В результате диалоги Громова и доктора Рагина — Владимира Ильина становятся некими островками театра, помещёнными почему-то в реальную среду. Словно бы два актёра остановились посреди улицы и начали разыгрывать сцену.
История доктора Рагина тоже не удалась. Построена она якобы на воспоминаниях — друга, домработницы, преемника. Воспоминания эти призваны показать, каким хорошим был доктор и как он стал меняться, уйдя в результате в безумие.
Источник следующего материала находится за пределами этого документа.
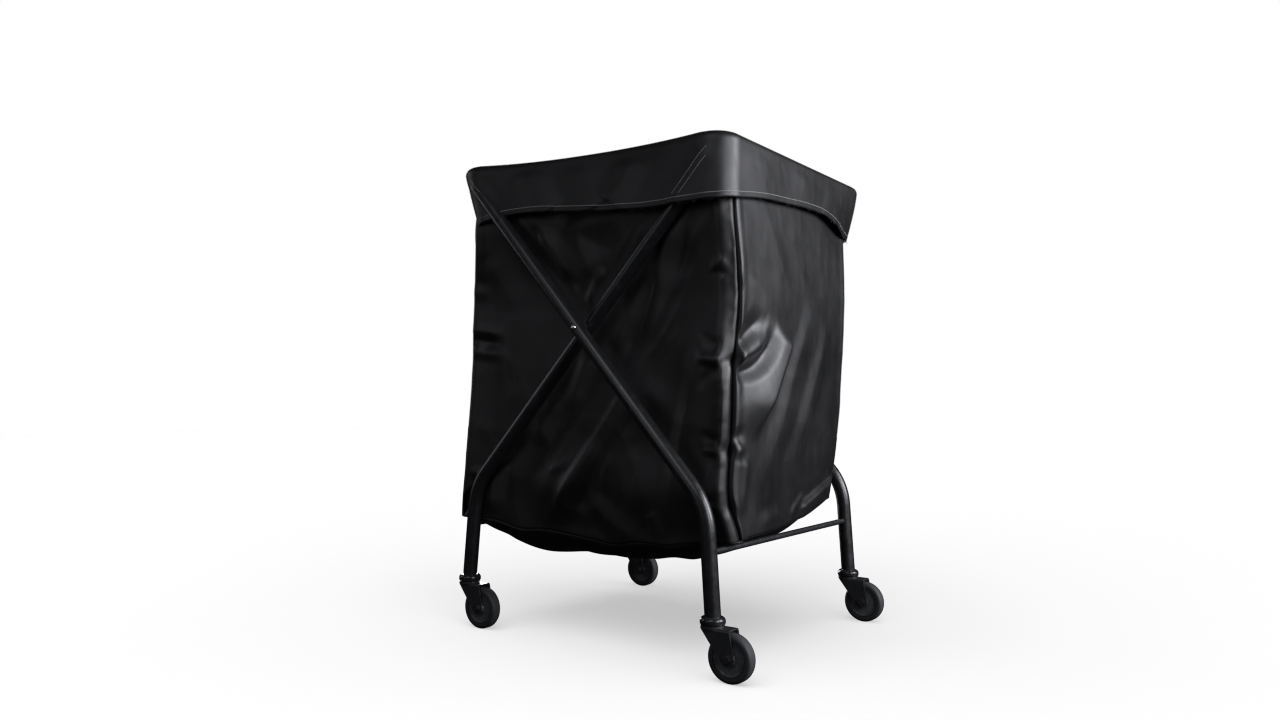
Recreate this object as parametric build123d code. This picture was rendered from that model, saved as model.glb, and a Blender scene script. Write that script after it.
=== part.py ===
"""Folding laundry cart: two bent-tube frames that cross like scissors, four swivel casters and a hung bag.

Millimetres. X runs left to right across the scissors, Y runs front to back, Z is up.
The origin is on the floor, under the line through the two pivot rivets.
"""

from build123d import *
import math
import os

# ---- Frame tubes: two alike U-shaped bends, set front to back of each other by one tube and a washer ----
TUBE_OD = 25.4
TUBE_WALL = 1.5
LEG_FOOT_X = 276.5
LEG_BEND_X = 263.0
LEG_BEND_Z = 266.0
LEG_BEND_RADIUS = 115.0
PIVOT_Z = 555.5
RAIL_X = 272.0
RAIL_CORNER_RADIUS = 40.0
FRAME_OUTER_Y = 278.0
FRAME_STAGGER = 27.4

# ---- Cross rods between each frame's two legs ----
ROD_DIAMETER = 9.5
ROD_Z = 194.0
ROD_INSERTION = 7.0
FIT_CLEARANCE = 0.1
LEG_OVERRUN = 10.0

# ---- Pivot rivets and washers ----
RIVET_DIAMETER = 6.35
RIVET_HEAD_DIAMETER = 10.0
RIVET_HEAD_HEIGHT = 3.2
RIVET_TAIL_DIAMETER = 9.0
RIVET_TAIL_HEIGHT = 2.2
RIVET_CLEARANCE = 0.08
SLIDING_GAP = 0.3
WASHER_DIAMETER = 19.0

# ---- Casters: 3 inch wheel in a pressed fork, on a stem that a socket holds in the leg ----
WHEEL_DIAMETER = 76.2
WHEEL_WIDTH = 21.0
TYRE_SHOULDER_RADIUS = 6.0
TYRE_GROOVE = 1.0
HUB_RADIUS = 27.0
HUB_RIM_WIDTH = 18.8
HUB_RIM_INNER_RADIUS = 24.4
HUB_WEB_WIDTH = 15.6
HUB_BOSS_RADIUS = 9.0
HUB_BOSS_WIDTH = 23.6
HUB_BOSS_DRAFT = 1.6
HUB_RIM_DRAFT = 0.9
CASTER_TRAIL = 34.0
FORK_INSIDE_WIDTH = 24.6
FORK_STEEL = 2.4
FORK_CROWN_Z = 82.4
FORK_FRONT = 15.0
FORK_REAR = 37.0
FORK_EYE_RADIUS = 11.0
FORK_CORNER_RADIUS = 4.0
RACE_RADIUS = 18.5
RACE_TOP_Z = 84.6
COLLAR_BOTTOM_Z = 85.0
COLLAR_TOP_Z = 97.0
COLLAR_RADIUS = 20.0
BALL_RADIUS = 2.4
BALL_TRACK_RADIUS = 13.5
BALL_CENTRE_Z = 85.6
BALL_COUNT = 14
STEM_DIAMETER = 11.0
STEM_TOP_Z = 134.0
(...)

Но ничего нет — ни перемен, ни угасшего рассудка. Есть рассуждения. Без интонаций, настроения. Пустые. А собственно доктора в фильме так мало, что и не уследишь, что с ним произошло и почему.
Несмотря на то что создатели фильма настаивали на близости своей затеи к первоисточнику, нет в «Палате» ни жёсткости и безысходности, ни блеска характеров, ни эмоциональной насыщенности чеховской повести.
Есть отстранённо-заунывное повествование с чисто формальной развязкой. И нелепым постскриптумом, где некая женщина рассказывает о докторе, а камера долго смотрит на её дочерей, одна из которых диковато улыбается, а с другой случается смеховая истерика. Зачем это нужно — тайна.
На пресс-конференции после показа была озвучена мысль, что этот эпизод «должен давать зрителю надежду». Но это уж слишком глубокая мысль. Нам не понять.